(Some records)
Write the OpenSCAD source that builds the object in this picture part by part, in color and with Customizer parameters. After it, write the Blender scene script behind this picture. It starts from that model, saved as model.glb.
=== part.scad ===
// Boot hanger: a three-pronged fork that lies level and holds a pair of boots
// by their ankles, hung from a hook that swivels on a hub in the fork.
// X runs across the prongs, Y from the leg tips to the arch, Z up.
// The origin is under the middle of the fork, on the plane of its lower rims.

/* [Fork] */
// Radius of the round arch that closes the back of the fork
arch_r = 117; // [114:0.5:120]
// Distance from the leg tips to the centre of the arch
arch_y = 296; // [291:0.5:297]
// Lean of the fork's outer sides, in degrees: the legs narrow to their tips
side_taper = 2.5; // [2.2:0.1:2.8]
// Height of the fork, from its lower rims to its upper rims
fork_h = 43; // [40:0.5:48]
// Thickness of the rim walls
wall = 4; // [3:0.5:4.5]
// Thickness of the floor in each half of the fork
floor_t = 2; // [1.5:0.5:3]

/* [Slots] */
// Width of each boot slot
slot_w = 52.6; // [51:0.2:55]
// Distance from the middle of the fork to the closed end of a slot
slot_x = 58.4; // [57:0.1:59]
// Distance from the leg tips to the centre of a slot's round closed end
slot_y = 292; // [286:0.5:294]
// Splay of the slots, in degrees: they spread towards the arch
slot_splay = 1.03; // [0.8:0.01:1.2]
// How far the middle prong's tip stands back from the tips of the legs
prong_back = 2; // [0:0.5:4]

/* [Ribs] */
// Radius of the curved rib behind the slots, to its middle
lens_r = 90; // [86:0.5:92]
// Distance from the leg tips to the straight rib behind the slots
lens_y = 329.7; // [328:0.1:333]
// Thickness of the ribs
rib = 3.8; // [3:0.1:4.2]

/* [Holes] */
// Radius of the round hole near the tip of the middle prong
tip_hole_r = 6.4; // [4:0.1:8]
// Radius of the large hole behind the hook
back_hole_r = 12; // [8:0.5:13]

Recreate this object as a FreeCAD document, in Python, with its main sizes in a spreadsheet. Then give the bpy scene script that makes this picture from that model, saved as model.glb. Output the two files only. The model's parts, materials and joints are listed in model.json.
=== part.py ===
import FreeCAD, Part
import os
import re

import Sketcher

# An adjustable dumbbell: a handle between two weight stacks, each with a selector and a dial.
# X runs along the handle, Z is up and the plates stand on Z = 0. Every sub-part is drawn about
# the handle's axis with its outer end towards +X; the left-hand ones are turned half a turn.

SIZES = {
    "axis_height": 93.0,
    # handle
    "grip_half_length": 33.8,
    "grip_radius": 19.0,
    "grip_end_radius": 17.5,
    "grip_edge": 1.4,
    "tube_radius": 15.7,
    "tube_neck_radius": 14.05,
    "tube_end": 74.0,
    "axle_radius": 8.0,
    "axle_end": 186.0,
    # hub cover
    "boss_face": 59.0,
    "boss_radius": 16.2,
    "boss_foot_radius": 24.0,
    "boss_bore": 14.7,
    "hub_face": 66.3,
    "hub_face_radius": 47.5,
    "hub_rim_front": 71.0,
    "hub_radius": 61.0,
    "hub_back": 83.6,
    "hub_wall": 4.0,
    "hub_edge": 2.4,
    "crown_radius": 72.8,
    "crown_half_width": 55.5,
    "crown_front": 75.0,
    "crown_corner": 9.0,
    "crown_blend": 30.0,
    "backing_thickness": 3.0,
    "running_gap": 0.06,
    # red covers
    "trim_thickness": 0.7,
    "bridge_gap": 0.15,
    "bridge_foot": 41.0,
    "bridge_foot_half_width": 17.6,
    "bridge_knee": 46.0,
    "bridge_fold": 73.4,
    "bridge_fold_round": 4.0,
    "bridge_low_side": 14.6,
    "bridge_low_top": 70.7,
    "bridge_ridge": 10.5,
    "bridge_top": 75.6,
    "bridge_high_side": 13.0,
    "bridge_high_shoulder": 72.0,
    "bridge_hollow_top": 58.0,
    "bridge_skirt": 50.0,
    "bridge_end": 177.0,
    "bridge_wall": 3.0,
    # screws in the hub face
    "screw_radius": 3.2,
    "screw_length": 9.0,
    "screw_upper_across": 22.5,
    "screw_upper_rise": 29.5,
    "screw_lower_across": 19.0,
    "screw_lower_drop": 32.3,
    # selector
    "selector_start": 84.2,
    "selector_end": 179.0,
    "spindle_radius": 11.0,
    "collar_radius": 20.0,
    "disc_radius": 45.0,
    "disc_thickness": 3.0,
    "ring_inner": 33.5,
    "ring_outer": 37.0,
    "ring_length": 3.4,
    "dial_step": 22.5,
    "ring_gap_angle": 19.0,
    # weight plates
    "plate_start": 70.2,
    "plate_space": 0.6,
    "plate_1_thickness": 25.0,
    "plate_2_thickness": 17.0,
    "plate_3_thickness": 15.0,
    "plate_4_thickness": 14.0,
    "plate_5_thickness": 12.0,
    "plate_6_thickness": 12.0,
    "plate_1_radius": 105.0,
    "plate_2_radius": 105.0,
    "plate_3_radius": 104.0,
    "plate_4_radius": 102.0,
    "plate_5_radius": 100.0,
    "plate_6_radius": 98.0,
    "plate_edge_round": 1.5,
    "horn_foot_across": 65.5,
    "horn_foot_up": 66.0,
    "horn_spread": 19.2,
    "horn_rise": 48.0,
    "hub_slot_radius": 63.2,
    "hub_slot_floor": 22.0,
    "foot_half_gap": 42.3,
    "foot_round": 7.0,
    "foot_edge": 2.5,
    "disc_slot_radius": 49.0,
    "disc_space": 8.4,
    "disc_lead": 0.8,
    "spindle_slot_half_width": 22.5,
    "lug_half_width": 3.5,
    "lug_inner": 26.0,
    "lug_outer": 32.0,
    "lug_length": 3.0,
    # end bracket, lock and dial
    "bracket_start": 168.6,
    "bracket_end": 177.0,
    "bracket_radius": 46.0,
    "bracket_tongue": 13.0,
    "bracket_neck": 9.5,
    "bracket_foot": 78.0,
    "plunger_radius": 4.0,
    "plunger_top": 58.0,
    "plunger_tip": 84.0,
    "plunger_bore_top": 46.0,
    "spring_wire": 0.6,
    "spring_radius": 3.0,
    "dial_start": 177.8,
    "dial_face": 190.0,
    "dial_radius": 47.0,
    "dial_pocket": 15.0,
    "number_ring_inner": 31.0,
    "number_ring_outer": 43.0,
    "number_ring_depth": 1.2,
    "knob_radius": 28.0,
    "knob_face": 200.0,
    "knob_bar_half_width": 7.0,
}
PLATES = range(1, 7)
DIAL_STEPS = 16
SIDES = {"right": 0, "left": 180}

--

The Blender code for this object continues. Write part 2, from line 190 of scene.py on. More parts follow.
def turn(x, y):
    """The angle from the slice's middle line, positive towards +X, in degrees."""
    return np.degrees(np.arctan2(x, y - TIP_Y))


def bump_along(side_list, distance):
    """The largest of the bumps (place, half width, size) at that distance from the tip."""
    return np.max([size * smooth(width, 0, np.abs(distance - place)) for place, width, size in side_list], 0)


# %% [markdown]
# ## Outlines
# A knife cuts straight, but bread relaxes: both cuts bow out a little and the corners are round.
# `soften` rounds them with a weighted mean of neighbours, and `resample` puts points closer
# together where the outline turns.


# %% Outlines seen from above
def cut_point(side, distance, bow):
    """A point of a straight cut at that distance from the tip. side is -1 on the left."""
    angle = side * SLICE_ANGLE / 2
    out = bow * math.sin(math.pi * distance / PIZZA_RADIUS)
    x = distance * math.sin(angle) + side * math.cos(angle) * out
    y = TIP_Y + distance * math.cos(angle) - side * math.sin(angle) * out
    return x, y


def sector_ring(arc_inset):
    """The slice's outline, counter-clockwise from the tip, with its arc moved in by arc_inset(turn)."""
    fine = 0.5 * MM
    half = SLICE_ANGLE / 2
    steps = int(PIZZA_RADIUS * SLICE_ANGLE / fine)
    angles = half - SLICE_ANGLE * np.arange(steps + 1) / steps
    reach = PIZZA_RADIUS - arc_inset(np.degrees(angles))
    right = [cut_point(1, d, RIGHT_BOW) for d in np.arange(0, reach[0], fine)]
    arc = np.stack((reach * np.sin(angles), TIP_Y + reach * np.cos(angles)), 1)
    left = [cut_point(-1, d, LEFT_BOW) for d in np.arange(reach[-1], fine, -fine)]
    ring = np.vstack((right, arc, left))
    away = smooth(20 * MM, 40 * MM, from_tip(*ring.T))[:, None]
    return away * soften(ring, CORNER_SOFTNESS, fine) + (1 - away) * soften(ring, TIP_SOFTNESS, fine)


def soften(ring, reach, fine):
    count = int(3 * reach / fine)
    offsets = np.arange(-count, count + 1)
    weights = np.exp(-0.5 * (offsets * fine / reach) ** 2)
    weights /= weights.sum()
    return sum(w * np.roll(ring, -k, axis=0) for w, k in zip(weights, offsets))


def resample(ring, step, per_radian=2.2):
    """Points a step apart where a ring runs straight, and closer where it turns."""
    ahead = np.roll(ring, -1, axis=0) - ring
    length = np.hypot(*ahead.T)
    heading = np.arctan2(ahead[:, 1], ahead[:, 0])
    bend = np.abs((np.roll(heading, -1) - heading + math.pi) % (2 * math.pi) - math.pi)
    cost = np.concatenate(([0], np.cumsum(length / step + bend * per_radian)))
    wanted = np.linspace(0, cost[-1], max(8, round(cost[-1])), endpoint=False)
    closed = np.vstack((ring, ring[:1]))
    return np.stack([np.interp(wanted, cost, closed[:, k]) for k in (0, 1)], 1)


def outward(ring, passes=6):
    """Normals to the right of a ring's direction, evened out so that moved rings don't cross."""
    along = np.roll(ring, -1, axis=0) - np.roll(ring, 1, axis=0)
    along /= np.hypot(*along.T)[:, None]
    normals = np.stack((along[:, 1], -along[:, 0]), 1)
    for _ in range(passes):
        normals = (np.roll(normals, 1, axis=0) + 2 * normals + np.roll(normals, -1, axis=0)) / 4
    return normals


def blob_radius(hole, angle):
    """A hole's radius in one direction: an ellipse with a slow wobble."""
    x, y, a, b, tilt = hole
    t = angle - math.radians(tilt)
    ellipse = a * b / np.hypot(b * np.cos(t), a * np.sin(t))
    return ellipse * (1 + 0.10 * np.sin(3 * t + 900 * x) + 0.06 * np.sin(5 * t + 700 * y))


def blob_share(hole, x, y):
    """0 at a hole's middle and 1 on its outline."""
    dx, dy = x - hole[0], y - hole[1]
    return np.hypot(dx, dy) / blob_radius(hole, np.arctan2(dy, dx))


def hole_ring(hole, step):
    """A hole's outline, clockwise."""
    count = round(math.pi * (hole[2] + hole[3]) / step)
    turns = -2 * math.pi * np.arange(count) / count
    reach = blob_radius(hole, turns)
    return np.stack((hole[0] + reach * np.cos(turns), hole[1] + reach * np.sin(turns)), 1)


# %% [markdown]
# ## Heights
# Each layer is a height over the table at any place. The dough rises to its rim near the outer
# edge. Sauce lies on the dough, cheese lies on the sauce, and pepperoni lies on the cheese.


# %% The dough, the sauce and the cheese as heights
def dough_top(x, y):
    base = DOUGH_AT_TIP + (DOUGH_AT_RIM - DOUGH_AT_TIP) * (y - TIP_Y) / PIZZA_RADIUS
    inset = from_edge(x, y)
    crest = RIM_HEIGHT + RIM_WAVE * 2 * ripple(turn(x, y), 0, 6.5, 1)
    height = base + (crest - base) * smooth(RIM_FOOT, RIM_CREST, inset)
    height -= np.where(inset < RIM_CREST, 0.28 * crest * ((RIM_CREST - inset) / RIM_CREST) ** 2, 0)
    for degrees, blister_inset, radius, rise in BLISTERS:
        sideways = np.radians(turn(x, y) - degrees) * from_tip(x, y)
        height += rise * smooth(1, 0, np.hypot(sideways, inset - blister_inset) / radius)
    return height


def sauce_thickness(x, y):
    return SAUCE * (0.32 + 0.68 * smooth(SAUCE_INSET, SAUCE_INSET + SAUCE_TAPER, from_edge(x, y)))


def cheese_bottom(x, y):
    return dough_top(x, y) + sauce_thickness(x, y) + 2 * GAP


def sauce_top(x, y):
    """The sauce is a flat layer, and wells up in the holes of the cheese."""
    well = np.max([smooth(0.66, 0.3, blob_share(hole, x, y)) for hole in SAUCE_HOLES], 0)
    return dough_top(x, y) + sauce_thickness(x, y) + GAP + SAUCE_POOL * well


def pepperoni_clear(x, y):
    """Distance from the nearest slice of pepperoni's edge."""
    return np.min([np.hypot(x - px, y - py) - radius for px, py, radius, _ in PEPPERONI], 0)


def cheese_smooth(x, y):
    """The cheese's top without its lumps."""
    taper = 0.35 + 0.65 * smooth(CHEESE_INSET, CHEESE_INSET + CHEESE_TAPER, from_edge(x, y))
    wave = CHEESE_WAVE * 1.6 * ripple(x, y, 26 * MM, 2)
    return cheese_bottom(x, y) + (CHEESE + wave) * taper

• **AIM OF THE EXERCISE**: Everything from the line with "The Blender code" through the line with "return np.max([size *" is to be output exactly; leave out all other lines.

• **ANSWER TO THIS TASK**:
The Blender code for this object continues. Write part 2, from line 190 of scene.py on. More parts follow.
def turn(x, y):
    """The angle from the slice's middle line, positive towards +X, in degrees."""
    return np.degrees(np.arctan2(x, y - TIP_Y))


def bump_along(side_list, distance):
    """The largest of the bumps (place, half width, size) at that distance from the tip."""
    return np.max([size * smooth(width, 0, np.abs(distance - place)) for place, width, size in side_list], 0)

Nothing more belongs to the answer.